--- Recorded information ---
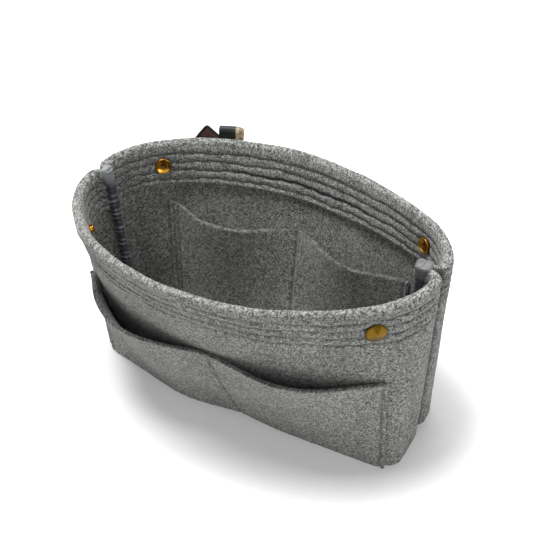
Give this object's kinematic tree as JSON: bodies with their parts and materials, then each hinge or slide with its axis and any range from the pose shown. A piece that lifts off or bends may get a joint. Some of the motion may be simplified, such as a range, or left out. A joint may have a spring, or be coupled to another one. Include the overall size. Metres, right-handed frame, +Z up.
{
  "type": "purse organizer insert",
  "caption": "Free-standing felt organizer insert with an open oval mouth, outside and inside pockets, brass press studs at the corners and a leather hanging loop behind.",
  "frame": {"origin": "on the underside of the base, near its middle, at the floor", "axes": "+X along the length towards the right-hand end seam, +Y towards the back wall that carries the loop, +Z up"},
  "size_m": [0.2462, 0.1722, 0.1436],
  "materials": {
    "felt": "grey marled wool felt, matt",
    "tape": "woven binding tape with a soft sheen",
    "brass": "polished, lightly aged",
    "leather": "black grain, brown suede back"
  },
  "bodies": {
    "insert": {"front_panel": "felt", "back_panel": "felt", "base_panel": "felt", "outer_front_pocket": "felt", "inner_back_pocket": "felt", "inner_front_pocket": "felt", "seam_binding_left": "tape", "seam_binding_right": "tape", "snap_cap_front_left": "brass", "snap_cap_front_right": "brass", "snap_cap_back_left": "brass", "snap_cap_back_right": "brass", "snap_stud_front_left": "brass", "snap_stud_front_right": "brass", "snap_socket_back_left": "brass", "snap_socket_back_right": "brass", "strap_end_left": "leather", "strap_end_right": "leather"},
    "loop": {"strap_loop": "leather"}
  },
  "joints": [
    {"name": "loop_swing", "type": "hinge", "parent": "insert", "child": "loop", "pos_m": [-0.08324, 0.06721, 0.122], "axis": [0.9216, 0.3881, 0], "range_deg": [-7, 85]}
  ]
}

--- Stated problem ---
Check each line of the data above for the string "hinge", then report how many lines have it, with no other words.

--- Exercise response ---
2